In "A Place for Us: West Side Story and New York" (University of Chicago Press, $30), Julia L. Foulkes tells the story of the landmark 1957 Broadway and 1961 Hollywood musical, and ties it to Manhattan's intense urbanism at a time when the city was experiencing massive changes. The show was the creation of gay men: music by Leonard Bernstein, lyrics by Stephen Sondheim, book by Arthur Laurents, direction and choreography by Jerome Robbins, and starring as the original Tony, Larry Kert. Bernstein, Sondheim, Laurents, and Robbins were also Jewish. Foulkes argues that their being Jews and homosexuals contributed to the show's depiction of Puerto Rican and white gang members as "outsiders." The title, a tune from the production, became the unofficial anthem for a generation of gay men.

"The Mistress of Paris" (Thomas Dunne Books/St.
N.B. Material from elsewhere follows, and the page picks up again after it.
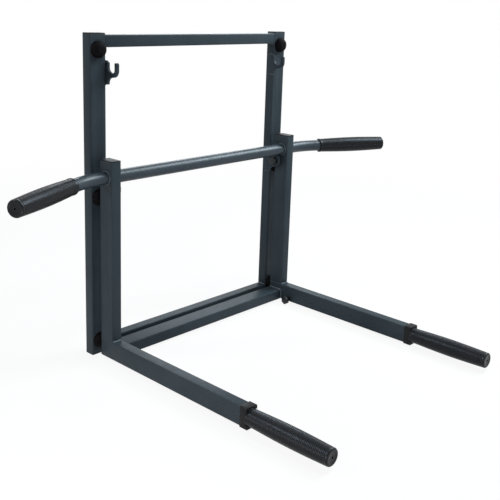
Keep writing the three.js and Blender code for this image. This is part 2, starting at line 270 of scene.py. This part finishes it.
def edge_mask(tree, radius):
    """White along sharp edges: where the rounded normal leaves the face's own normal."""
    rounded = tree.nodes.new("ShaderNodeBevel")
    rounded.samples = 4
    rounded.inputs["Radius"].default_value = radius
    geometry = tree.nodes.new("ShaderNodeNewGeometry")
    dot = tree.nodes.new("ShaderNodeVectorMath")
    dot.operation = "DOT_PRODUCT"
    tree.links.new(rounded.outputs["Normal"], dot.inputs[0])
    tree.links.new(geometry.outputs["Normal"], dot.inputs[1])
    return ramp(tree, dot.outputs["Value"], [(0.86, 1.0), (0.995, 0.0)])


def vary_roughness(tree, shader, pattern, roughness, spread):
    """Lets a pattern vary the surface's roughness, from the given value up by the spread."""
    varied = ramp(tree, pattern, [(0.3, roughness), (0.7, roughness + spread)])
    tree.links.new(varied, shader.inputs["Roughness"])


def painted_steel(name, dark, light, edge, roughness, specular):
    """Satin powder coat: cloudy tone, fine orange peel, and lighter edges in patches, partly paint worn thin
    and partly a painted highlight where light catches the edges.
    """
    material, tree, shader = new_material(name)
    clouds = ramp(tree, noise(tree, scale=9.0, detail=4.0), [(0.3, dark), (0.72, light)])
    grain = noise(tree, scale=1500.0, detail=2.0, roughness=0.6)
    grain_tone = ramp(tree, grain, [(0.35, 0.25), (0.65, 0.75)])
    speckled = mix(tree, factor=0.16, first=clouds, second=grain_tone, blend="OVERLAY")
    # Lighter colour along the edges in patches: partly worn paint, partly a painted highlight standing for
    # light caught by the rounded edges
    patchy = ramp(tree, noise(tree, scale=120.0, detail=4.0, roughness=0.7), [(0.3, 0.45), (0.6, 1.0)])
    wear_and_edge_highlight = mix(tree, factor=patchy, first=BLACK, second=edge_mask(tree, radius=1.6 * MM))
    coloured = mix(tree, factor=wear_and_edge_highlight, first=speckled, second=edge)
    tree.links.new(coloured, shader.inputs["Base Color"])
    wear_pattern = noise(tree, scale=60.0, detail=5.0, roughness=0.65)
    vary_roughness(tree, shader, wear_pattern, roughness, spread=0.1)
    peel = bump(tree, noise(tree, scale=620.0, detail=2.0), strength=0.22, distance=0.25 * MM)
    surface = bump(tree, grain, strength=0.12, distance=0.1 * MM, before=peel)
    tree.links.new(surface, shader.inputs["Normal"])
    shader.inputs["Metallic"].default_value = 0.0
    shader.inputs["Specular IOR Level"].default_value = specular
    return material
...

Martin's Press, $27.99) is Catherine Hewitt's riveting biography of Comtesse Valtesse de la Bigne, the inspiration for Emile Zola's once-shocking novel "Nana," the rumored lover of Napoleon III and Edward VII, and the subject of a portrait by Edouard Manet. It turns out, however, that this society beauty was self-invented. She was born (1820) Emilie Delabigne, a peasant girl from Normandy. By the time of her death in 1910, she had succeeded in convincing the haute monde of her aristocratic heritage. Hewitt vividly recreates a life that seems almost fictional.

Paris is also the setting for Mark Pryor's "The Sorbonne Affair" (Seventh Street Books, $15.95), the newest Hugo Marston mystery. American author and teacher Helen Hancock is in the City of Light to conduct research and to teach a class at the famous university. When she discovers that her hotel room has been bugged, she contacts the U.S. Embassy. Former FBI profiler Marston is sent to investigate. Almost immediately, the hotel staffer who may have planted the bug is murdered. Then a video of Helen and one of her male students having unbridled sex explodes on the Internet. More corpses turn up as Marston and his pal, Lt. Camille Levens, work frantically to solve the case. Marston is an engaging and sympathetic hero. Pryor effectively captures Paris' glorious and dangerous ambiance.

The art world was recently stunned by the staggering amount an anonymous collector paid for a heavily restored Leonardo DaVinci portrait whose authenticity had been questioned by at least one expert. Irina Reyn's novel "The Imperial Wife" (Picador $16) reveals the reality behind the seemingly glamorous world of auction houses selling rarified objects to the super-rich. Her protagonist Tanya Kagan specializes in Russian art. Her parents, Russian Jews, emigrated to America when Tanya was still a child. She married Carl Vandermotter, a writer and teacher with a passion for all things Russian. He's a member of an old-line WASP family. A priceless medal given to Catherine the Great by the Empress Elisabeth, who arranged for the obscure German princess to marry her nephew and heir to the throne, is going to be auctioned. Tanya must use her connections with members of the Russian nouveau riche to make sure it sells for a record sum. But is it authentic? And if it's not? Meanwhile, Carl is writing a novel about the young Catherine. Reyn seamlessly weaves both stories together, conveying how an immigrant, no matter how assimilated, is often an outsider. She captures the feel of modern-day Manhattan, suburban New Jersey, where Tanya grew up, Monte Carlo, where the unimaginably rich Russians have their lavish villas, and the primitive world of 18th-century Saint Petersburg. It's a dazzling achievement.